One of the shots is filmed differently, this is the only one with a completely exterior point of view. Why?

CB: It was important to film that sequence in its full length, with not cuts, and with a greater distance, without being in her gaze or in another character’s. I think it makes the scene more emotional. We set up a 50-meter-long traveling in order to be able to follow her when she discovers the bodies. We didn’t rehearse and we only did one take. Vicky Krieps gave it her all in that single take. The rescue crew were super moved and taken in by her incredible performance.

Was the image filtered?

CB: Yes, because the Zeiss and the RED produce an overly sharp image. I softened it by filtering with Glimmers and radiants. The latter are like the Glimmers but they have one layer less, which gives a bigger flare and a sort of blueish glitter in the high lights. That explains the actress’ blueish—almost white—and very soft face.

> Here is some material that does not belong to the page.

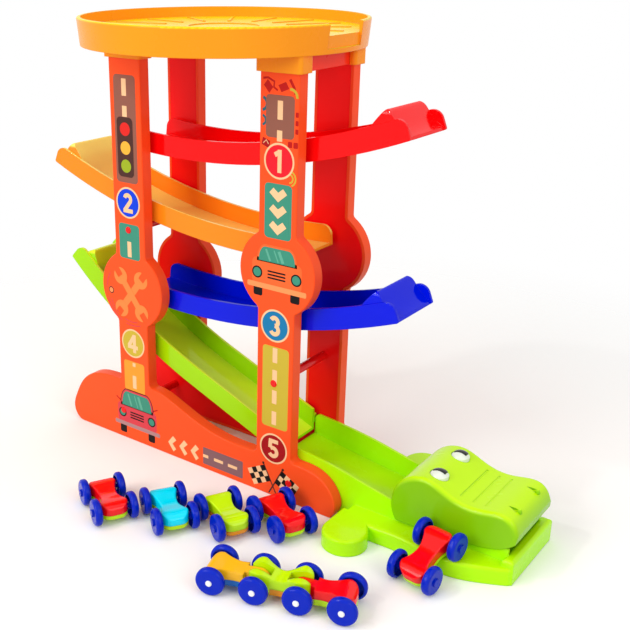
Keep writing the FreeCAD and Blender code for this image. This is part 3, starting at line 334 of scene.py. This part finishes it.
# Each mark is a closed plate, from a little inside the panel's face out to its own level
def printPiece(name, marks, row=None):
    mesh = bpy.data.meshes.new(name)
    build = bmesh.new()
    used = []
    for ink, level, outline in marks:
        if ink not in used:
            used.append(ink)
        back = frontFace + inkPlate["sunk"] * mm
        front = frontFace - inkPlate["layer"] * (level + 1) * mm
        behind = [build.verts.new((towerX + x * mm, back, z * mm)) for x, z in outline]
        ahead = [build.verts.new((towerX + x * mm, front, z * mm)) for x, z in outline]
        sides = [build.faces.new((behind[i], behind[i - 1], ahead[i - 1], ahead[i]))
                 for i in range(len(outline))]
        for face in [build.faces.new(ahead), build.faces.new(behind)] + sides:
            face.material_index = used.index(ink)
    bmesh.ops.recalc_face_normals(build, faces=build.faces)
    build.to_mesh(mesh)
    build.free()
    for ink in used:
        mesh.materials.append(inks[ink])
    piece = bpy.data.objects.new(name, mesh)
    bpy.context.scene.collection.objects.link(piece)
    if row:
        repeatInRow(piece, used[0], *row)
    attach(piece, "tower")


# Number discs: a cream ring, a coloured face and a digit, each of its strokes a little above the last
numberDisc = {"radius": 13.4, "ring": 1.5, "digitHeight": 17.0, "digitWeight": 3.5, "strokeLayer": 0.2}
numberPlaces = {
    "1": (76.6, 278.0, "crimson"),
    "2": (-76.1, 222.9, "blue"),
    "3": (75.6, 149.4, "seaBlue"),
    "4": (-76.0, 96.0, "olive"),
    "5": (76.2, 43.0, "wine"),
}

# Strokes of each digit, for a height of 1
digitStrokes = {
    "1": [[(0.03, 0.5), (0.03, -0.5)], [(0.03, 0.40), (-0.22, 0.26)]],
    "2": [bow(-0.01, 0.19, 0.20, 165, -38) + [(-0.22, -0.38)], [(-0.31, -0.40), (0.31, -0.40)]],
    "3": [bow(-0.02, 0.20, 0.19, 158, -82), bow(-0.02, -0.19, 0.21, 84, -156)],
    "4": [[(0.10, 0.5), (0.10, -0.5)], [(0.08, 0.42), (-0.28, -0.14)], [(-0.36, -0.20), (0.33, -0.20)]],
    "5": [[(-0.24, 0.40), (0.27, 0.40)], [(-0.16, 0.48), (-0.19, 0.02)], bow(-0.02, -0.17, 0.22, 132, -150)],
}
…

During color grading, I kept the colors a bit strong, as in Super8, without the grain, obviously! I feel like the idea of memories comes through stronger that way.

Following this interview, we agreed that this film was an experimental laboratory in terms of narration (reality/unreality) for Matthieu, and, concerning Christophe’s work, on the erasure of aestheticism in order to simplify the storytelling.

Interview by Brigitte Barbier translated from French by A. Baron-Raiffe, for the AFC.